Race Ends for King of Tracks and Last Raja of Chettinad

The last Raja of Chettinad is dead. MAM Ramaswamy, the co-founder of the Chettinad Group, and custodian of the large Chettinad fortune was declared dead.

CHENNAI: The last Raja of Chettinad is dead. MAM Ramaswamy, the co-founder of the Chettinad Group, and custodian of the large Chettinad fortune was declared dead by doctors at a private hospital at 4.30 pm on Wednesday, according to sources. Ramaswamy (84) had been battling for life for over a week and had been on life support.

MAM Ramaswamy’s last few years of a what can be called a glorious life, might have been filled with unflattering headlines and controversy, but there is no denying that his was a life lived to the fullest. Ramaswamy was without a doubt the most flamboyant of the first family of Chettinad — so called both because of their prominence in the public sphere and their ancestor, Raja Annamalai Chettiar, Ramaswamy’s grandfather.

Ramaswamy, son of M A Muthiah Chettiar, was born on September 30, 1931. It did not take long for Ramaswamy to make a mark in what would be a strikingly different path than one taken by his ancestors. Ramaswamy’s abiding love for sport would make him a success in both the greatest loves of his life — horses and hockey. His propensity for philanthropy too might have well exceeded that of his father, say family sources. He, however, was not too interested in business.

The unassailed King of the Track’s, enduring, and often problematic, love affair with horses began quite accidentally. “He only wanted to be a professional tennis player. But when his brother MAM Muthiah, who had an extensive stable, met an untimely death, he inherited it,” said a close family source.

Ramaswamy’s problems with his adopted and then publicly disowned son, MAMR Muthiah aka S Ayyapan is also said to have stemmed from this love for everything equestrian.  Before his troubles and old age took him away from the racing tracks, He set records, turned heads and is credited with taking the fight to the Tamil Nadu government when it banned racing in the State. He won. Ramaswamy on the racetrack is a legend. Clad in his trademark rust coloured shirt and lucky tie, he cheered on for most of his life as his horses brought him a haul of trophies as never seen before — over 3,000 cups. His stable of 600 of some of the world’s finest horses has been and is envied throughout the world. He did not just indulge in racing’s pleasures. He fought for them too. He is the record-breaking winner of 600 Indian Classics. He is said to have relentlessly pushed for the repeal of the ban on horse racing imposed by the then TN government, until in 1996, the Supreme Court ruled that horse racing was not gambling but a game of skill.

His other great contribution, one oft forgotten, was in hockey.
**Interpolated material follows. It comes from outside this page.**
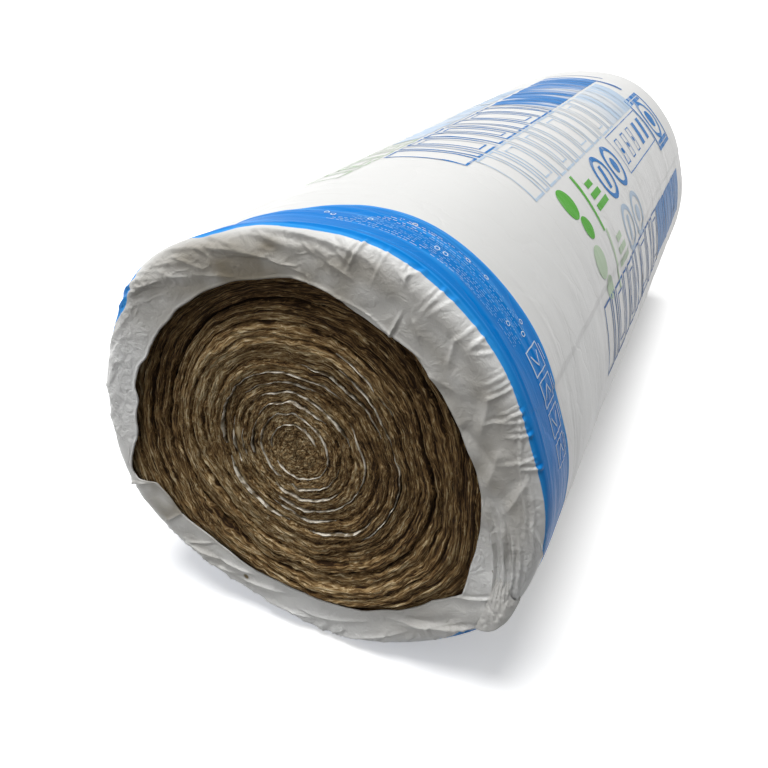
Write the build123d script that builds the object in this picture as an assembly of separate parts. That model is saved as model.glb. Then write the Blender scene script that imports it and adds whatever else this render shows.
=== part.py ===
"""A roll of compressed glass wool in a wrapped film sleeve, lying on its side.

The roll lies along Y with its open, photographed end at -Y. Its own weight has pressed the
underside a little flat. The origin is on the floor under the middle of the roll.
"""

import os
from math import cos, radians, sin

from build123d import *

# The roll. Its length is the width of the mat, and its radius is the mean of the outside.
roll_length = 1200.0
roll_radius = 243.0
rest_height = 230.0  # from the roll's axis down to the settled underside
rest_right = 43.0  # reach of the settled underside to the right of the axis
rest_left = 18.0  # and to the left
rim_radius = 20.0  # rounding between the side and the ends

# The lumpy round outline is twelve tangent arcs of equal turn, anticlockwise from the underside.
# These are the radii of the first ten. The last two follow, because the outline closes.
arc_count = 12
arc_radius_shares = (0.619, 1.321, 0.390, 1.511, 0.869, 0.701, 1.512, 0.643, 1.374, 0.445)

# The film sleeve, folded in over both ends. A flap's reach is from the side to its free edge.
film_thickness = 1.0
far_flap_reach = 54.0
# Radius of the near opening at even steps from straight right, anticlockwise.
near_opening_shares = (
    0.775, 0.750, 0.726, 0.738, 0.727, 0.750, 0.776, 0.766, 0.772, 0.774, 0.781, 0.822,
    0.865, 0.930, 0.965, 0.830, 0.778, 0.786, 0.782, 0.794, 0.830, 0.845, 0.830, 0.786,
)  # fmt: skip

# The wound mat. One turn of the compressed mat is one pitch thick.
turn_pitch = 12.0
wool_clearance = 0.3  # between the wool and the film around it
core_radius = 15.0  # where the winding starts
dish_depth = 9.0  # the wool's ends lie this far back inside the openings
dish_margin = 44.0  # from the wool's side to the lip of the dish
dish_slope = 16.0  # run of the dish's sloping wall
groove_width = 2.4  # valley between two turns at the ends
groove_depth = 8.0
kinks_per_turn = 12  # the stiff mat winds in short straights

# The thin facing that is wound in with the mat and shows between the inner turns.
facing_thickness = 0.8
facing_clearance = 0.2
facing_setback = 2.0  # behind the floor of the dish
facing_kinks = range(18, 103)  # counted from the core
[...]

He was a hockey administrator for a large part of the late seventies and it was under his stewardship that India won its only World Cup Championship in 1975 and an Olympic Gold in 1980. He was also a philanthropist. To his closest, he held no reservations in doing what he could for them. It was this tendency to give from the heart and give unconditionally that seems to have exacerbated the fight between him and his adopted son.